§ The request
Set down, exactly as written, only the lines starting with the one that holds "obj.matrix_parent_inverse = Matrix.Identity(4)" and ending with the one that holds "record = json.load(file)".

§ Provided records

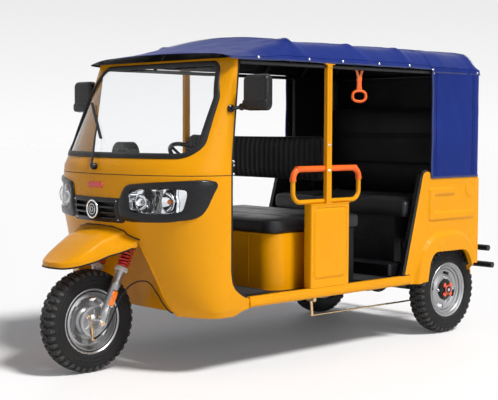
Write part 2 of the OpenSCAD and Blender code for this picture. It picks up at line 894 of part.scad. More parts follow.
==
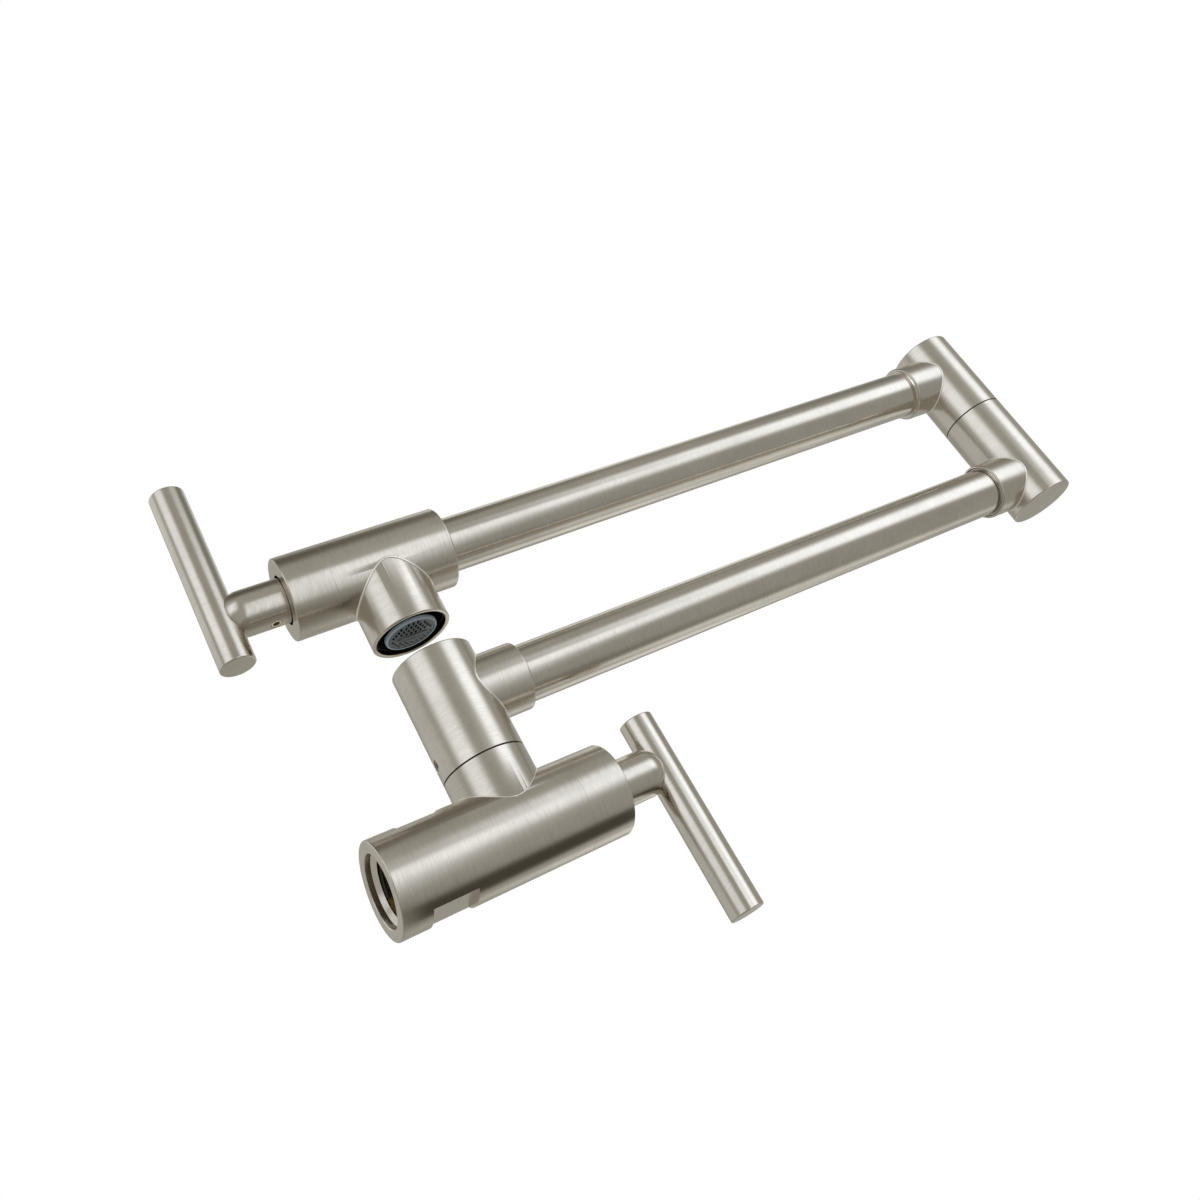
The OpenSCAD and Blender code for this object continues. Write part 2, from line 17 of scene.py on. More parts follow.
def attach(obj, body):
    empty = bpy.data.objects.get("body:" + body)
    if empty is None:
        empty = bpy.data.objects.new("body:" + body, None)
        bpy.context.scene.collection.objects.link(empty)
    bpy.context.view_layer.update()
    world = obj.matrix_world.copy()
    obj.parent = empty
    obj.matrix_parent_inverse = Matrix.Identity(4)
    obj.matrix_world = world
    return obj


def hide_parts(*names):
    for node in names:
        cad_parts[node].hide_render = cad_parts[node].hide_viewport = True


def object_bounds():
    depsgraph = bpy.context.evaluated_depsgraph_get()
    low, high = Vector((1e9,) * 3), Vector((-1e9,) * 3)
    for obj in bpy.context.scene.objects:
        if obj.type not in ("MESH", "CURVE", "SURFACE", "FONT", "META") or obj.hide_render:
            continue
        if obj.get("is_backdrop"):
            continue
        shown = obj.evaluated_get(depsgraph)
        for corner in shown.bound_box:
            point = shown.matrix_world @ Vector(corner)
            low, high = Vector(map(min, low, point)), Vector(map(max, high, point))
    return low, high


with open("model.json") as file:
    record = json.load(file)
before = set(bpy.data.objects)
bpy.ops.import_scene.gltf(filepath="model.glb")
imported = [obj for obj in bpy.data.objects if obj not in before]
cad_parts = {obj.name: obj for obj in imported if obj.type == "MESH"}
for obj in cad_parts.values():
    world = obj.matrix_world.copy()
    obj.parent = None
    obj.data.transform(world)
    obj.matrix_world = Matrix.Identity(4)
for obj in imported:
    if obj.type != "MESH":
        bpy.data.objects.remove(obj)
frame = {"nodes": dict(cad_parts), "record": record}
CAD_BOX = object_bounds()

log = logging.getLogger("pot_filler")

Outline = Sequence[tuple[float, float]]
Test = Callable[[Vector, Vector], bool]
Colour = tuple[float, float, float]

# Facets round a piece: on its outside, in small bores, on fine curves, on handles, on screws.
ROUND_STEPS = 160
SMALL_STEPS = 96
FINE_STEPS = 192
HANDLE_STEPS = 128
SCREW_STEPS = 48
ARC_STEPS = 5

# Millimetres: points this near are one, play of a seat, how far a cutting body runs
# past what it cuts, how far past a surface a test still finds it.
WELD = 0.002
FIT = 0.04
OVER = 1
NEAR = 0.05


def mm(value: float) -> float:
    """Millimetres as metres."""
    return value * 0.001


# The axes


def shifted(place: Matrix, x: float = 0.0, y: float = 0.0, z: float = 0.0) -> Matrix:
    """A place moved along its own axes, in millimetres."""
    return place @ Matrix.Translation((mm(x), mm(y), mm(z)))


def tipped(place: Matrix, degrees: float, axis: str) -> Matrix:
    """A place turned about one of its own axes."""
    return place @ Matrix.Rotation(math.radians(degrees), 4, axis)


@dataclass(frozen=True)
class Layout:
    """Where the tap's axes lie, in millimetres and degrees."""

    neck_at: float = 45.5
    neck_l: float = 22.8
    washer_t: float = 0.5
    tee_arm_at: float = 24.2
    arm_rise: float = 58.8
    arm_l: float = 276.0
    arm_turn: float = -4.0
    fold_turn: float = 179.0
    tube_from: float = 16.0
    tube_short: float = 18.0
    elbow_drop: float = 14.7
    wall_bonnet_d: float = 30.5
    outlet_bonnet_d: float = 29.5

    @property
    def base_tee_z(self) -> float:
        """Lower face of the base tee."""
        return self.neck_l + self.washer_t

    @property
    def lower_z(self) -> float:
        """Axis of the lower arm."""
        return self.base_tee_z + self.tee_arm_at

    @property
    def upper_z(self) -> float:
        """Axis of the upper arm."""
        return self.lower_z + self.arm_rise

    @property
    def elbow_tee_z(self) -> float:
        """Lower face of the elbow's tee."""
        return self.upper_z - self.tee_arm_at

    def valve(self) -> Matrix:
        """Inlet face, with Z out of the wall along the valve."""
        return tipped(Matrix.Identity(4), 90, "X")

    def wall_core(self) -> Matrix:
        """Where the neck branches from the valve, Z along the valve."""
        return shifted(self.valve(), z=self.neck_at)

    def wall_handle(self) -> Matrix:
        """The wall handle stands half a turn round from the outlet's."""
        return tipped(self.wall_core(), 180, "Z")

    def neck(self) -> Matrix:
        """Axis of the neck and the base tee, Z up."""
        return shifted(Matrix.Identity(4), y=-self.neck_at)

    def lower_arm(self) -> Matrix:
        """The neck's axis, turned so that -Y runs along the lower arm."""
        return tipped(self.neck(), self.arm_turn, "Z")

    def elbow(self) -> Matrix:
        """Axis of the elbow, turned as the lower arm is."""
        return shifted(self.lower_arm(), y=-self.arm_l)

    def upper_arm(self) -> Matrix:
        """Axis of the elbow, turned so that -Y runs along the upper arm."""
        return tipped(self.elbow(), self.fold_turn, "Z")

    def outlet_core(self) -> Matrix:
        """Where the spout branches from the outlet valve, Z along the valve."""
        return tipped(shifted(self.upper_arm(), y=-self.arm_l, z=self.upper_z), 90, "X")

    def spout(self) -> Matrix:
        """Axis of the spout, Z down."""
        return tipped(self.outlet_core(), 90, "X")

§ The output
    obj.matrix_parent_inverse = Matrix.Identity(4)
    obj.matrix_world = world
    return obj


def hide_parts(*names):
    for node in names:
        cad_parts[node].hide_render = cad_parts[node].hide_viewport = True


def object_bounds():
    depsgraph = bpy.context.evaluated_depsgraph_get()
    low, high = Vector((1e9,) * 3), Vector((-1e9,) * 3)
    for obj in bpy.context.scene.objects:
        if obj.type not in ("MESH", "CURVE", "SURFACE", "FONT", "META") or obj.hide_render:
            continue
        if obj.get("is_backdrop"):
            continue
        shown = obj.evaluated_get(depsgraph)
        for corner in shown.bound_box:
            point = shown.matrix_world @ Vector(corner)
            low, high = Vector(map(min, low, point)), Vector(map(max, high, point))
    return low, high


with open("model.json") as file:
    record = json.load(file)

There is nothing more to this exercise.